10. Qualifications of the Valuer
Credibility is paramount in a valuation report. This final section showcases the qualifications and experience of the valuer who prepared the valuation report. Highlighting the valuer’s professional credentials, relevant certifications, and expertise in the specific type of valuation strengthens the credibility and reliability of the report.
Conclusion
A strong valuation report empowers informed decisions. This guide outlined the 10 key elements that make up a reliable report, equipping you to navigate the valuation process with confidence.
Marcken Consulting’s experienced professionals can handle all your valuation needs. Whether you’re considering an investment, a sale, or a valuation for tax purposes, contact us today . Let us guide you and deliver a report that empowers your next strategic move.

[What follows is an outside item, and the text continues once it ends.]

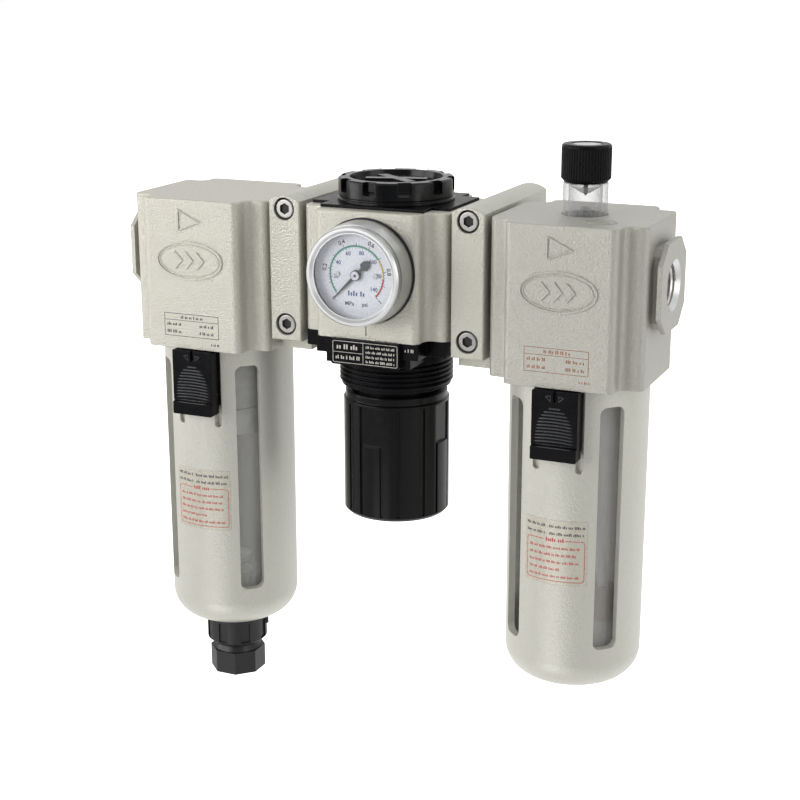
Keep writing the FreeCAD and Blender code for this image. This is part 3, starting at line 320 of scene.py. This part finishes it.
def make_world():
    """White surround: the camera sees plain white, and the object is lit by a share from each side."""
    world = bpy.data.worlds.new("studio")
    world.use_nodes = True
    bpy.context.scene.world = world
    tree = world.node_tree
    direction = tree.nodes.new("ShaderNodeTexCoord").outputs["Generated"]
    total = None
    for facing, share in SURROUND.items():
        lobe = tree.nodes.new("ShaderNodeVectorMath")
        lobe.operation = "DOT_PRODUCT"
        lobe.inputs[1].default_value = facing
        tree.links.new(direction, lobe.inputs[0])
        level = tree.nodes.new("ShaderNodeMapRange")
        level.inputs["To Max"].default_value = share
        tree.links.new(lobe.outputs["Value"], level.inputs["Value"])
        if total is None:
            total = level.outputs["Result"]
            continue
        add = tree.nodes.new("ShaderNodeMath")
        tree.links.new(total, add.inputs[0])
        tree.links.new(level.outputs["Result"], add.inputs[1])
        total = add.outputs["Value"]
    lit = tree.nodes["Background"]
    lit.inputs["Color"].default_value = (1, 1, 1, 1)
    tree.links.new(total, lit.inputs["Strength"])
    seen = tree.nodes.new("ShaderNodeBackground")
    seen.inputs["Color"].default_value = (1, 1, 1, 1)
    mix = tree.nodes.new("ShaderNodeMixShader")
    tree.links.new(tree.nodes.new("ShaderNodeLightPath").outputs["Is Camera Ray"], mix.inputs["Fac"])
    tree.links.new(lit.outputs["Background"], mix.inputs[1])
    tree.links.new(seen.outputs["Background"], mix.inputs[2])
    tree.links.new(mix.outputs["Shader"], tree.nodes["World Output"].inputs["Surface"])


def make_floor():
    """Pale floor below the hanging unit, which lights nothing itself."""
    low = cad_box[0].z - 0.12
    floor = bpy.data.meshes.new("floor")
    reach, corners = 12.0, 48
    ring = [(reach * math.cos(math.tau * k / corners), reach * math.sin(math.tau * k / corners), low)
            for k in range(corners)]
    floor.from_pydata(ring, [], [list(range(corners))])
    plane = bpy.data.objects.new("floor", floor)
    plane.visible_diffuse = False
    plane.visible_glossy = False
    bpy.context.scene.collection.objects.link(plane)
    pale = Shader("pale_floor", (0.92, 0.92, 0.91), 0.8)
    pale.tint(0.3, 0.01)
    pale.surface.inputs["Emission Color"].default_value = (1, 1, 1, 1)
    pale.surface.inputs["Emission Strength"].default_value = 0.9
    floor.materials.append(pale.material)


def make_studio():
    make_world()
    make_floor()
    heart = (0, REGULATOR.y, -0.07)
    add_light("left_box", (-1.3, -0.55, 0.15), heart, 0.8, 7)
    add_light("front_left_box", (-0.75, -1.2, 0.25), heart, 0.8, 9)
    add_light("right_box", (1.3, -0.35, 0.15), heart, 0.8, 4)
    add_light("low_front_box", (-0.2, -1.1, -0.9), (0, REGULATOR.y, -0.15), 0.8, 3)
    bpy.context.scene.view_settings.view_transform = "Standard"


# ---------------------------------------------------------------- flat shapes, in millimetres


def stroke(points, width, closed=False):
    """A line of some width through 2-D points, as points and faces."""
    count = len(points)
    sides = []
    for i, (u, v) in enumerate(points):
        before = points[i - 1] if closed or i else points[0]
        after = points[(i + 1) % count] if closed or i < count - 1 else points[-1]
        ins = unit(u - before[0], v - before[1])
        outs = unit(after[0] - u, after[1] - v)
        ins, outs = ins or outs, outs or ins
        normal = unit(-(ins[1] + outs[1]), ins[0] + outs[0])
        spread = width / 2 / max(0.35, normal[0] * -ins[1] + normal[1] * ins[0])
        sides.append(((u + normal[0] * spread, v + normal[1] * spread),
                      (u - normal[0] * spread, v - normal[1] * spread)))
    verts = [p for pair in sides for p in pair]
    faces = [(2 * i, 2 * i + 1, 2 * ((i + 1) % count) + 1, 2 * ((i + 1) % count))
             for i in range(count if closed else count - 1)]
    return verts, faces


def unit(u, v):
    long = math.hypot(u, v)
    return (u / long, v / long) if long > 1e-9 else None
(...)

Frequently Asked Questions
Q1. What is the difference between market value, book value, and fair market value?
Market value refers to the price a willing buyer would pay to a willing seller in an arm’s length transaction. Book value reflects the net worth of a company based on its accounting records. Fair market value, often used in valuation reports, is an estimate of the market value assuming an orderly sale with reasonable time for marketing.
Q2. Who can benefit from a valuation report?
Business owners considering an investment, sale, merger, or acquisition can all benefit from a valuation report. Additionally, valuations are used for tax purposes, estate planning, and financial reporting.
Q3. How often should a valuation report be updated?
The frequency of updates depends on the purpose of the initial valuation. If the valuation is for a specific transaction, it may not require frequent updates. However, for ongoing purposes like financial reporting or strategic planning, periodic updates are recommended to reflect changes in the company or market conditions.